Alex, the African Energy Council analyst, also noted that the bank will promote socio-economic development by increasing investment in energy projects, which will create jobs in constructing, operating, and maintaining these facilities, fostering economic growth and reducing poverty.
However, he said for the AEB to achieve these goals, the bank must prioritise projects with the highest impact on energy security and socio-economic development.
“This requires a data-driven approach and collaboration with member nations. National governments need to implement policies that encourage private sector participation in the energy sector and create an environment conducive to attracting investments alongside AEB financing. Effective governance and transparent operations are crucial to ensure that resources are used efficiently and reach the intended beneficiaries.”
Potential challenges
Alex said the new bank’s openness to renewable energy investments while focusing on oil and gas is a strategic approach reflecting the current realities of Africa’s energy landscape. He said Africa requires a balanced energy mix to meet its growing energy demand and achieve long-term energy security.
However, he said that over-reliance on either sector could hinder progress towards a sustainable energy future. “Member countries with varying energy priorities might put pressure on the AEB to favour specific projects. Transparent decision-making and a focus on long-term benefits are crucial.”
He also added that although $5 billion is a substantial sum, it may not be sufficient to meet Africa’s vast energy needs in the long-term.

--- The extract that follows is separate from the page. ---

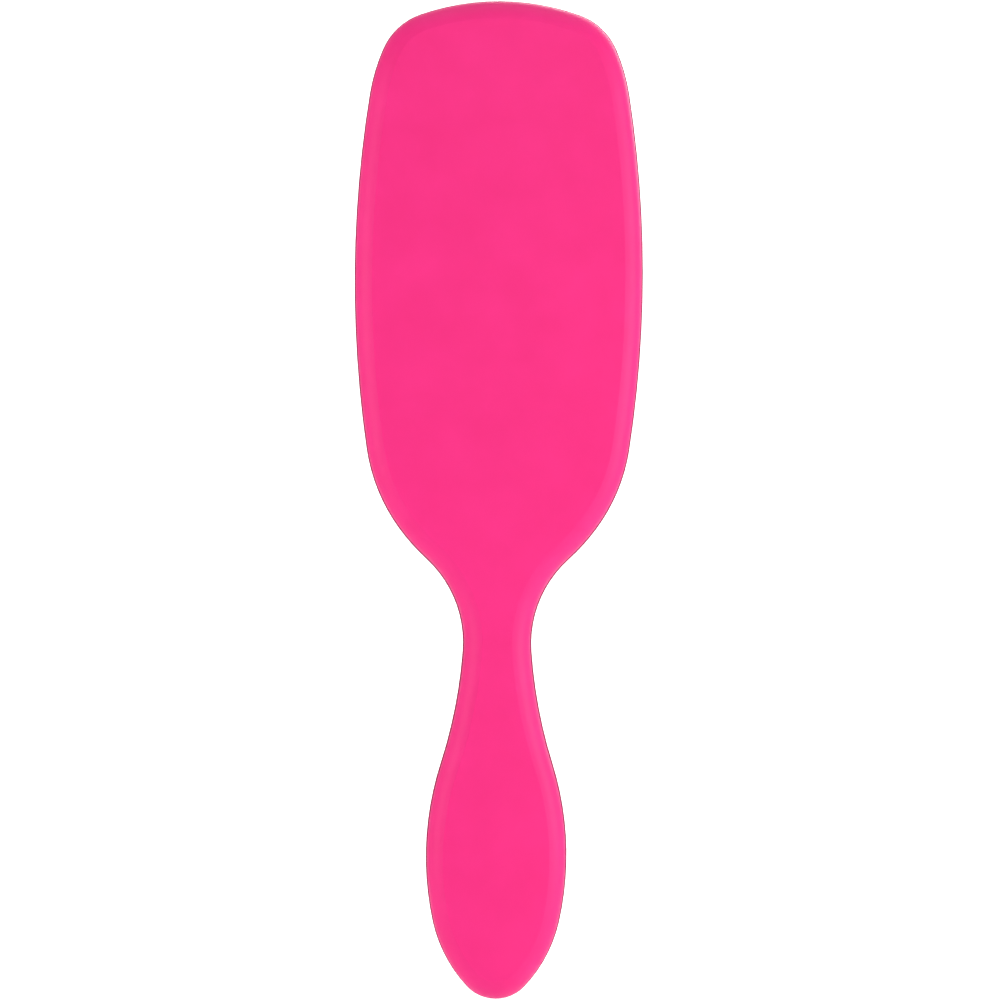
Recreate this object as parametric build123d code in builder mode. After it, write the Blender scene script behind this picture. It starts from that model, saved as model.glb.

“Therefore, the AEB’s success depends on attracting further capital and efficient management. Additionally, the bank’s framework for financing high-risk projects requires careful consideration. Balancing risk with impactful project selection will be crucial for ensuring the AEB’s effectiveness.
“Overall, the AEB’s approach acknowledges the realities of Africa’s energy needs while preparing for a future powered by clean energy. Its success depends on finding the right balance between supporting existing infrastructure and fostering a smooth transition towards a more sustainable energy mix,” he concluded.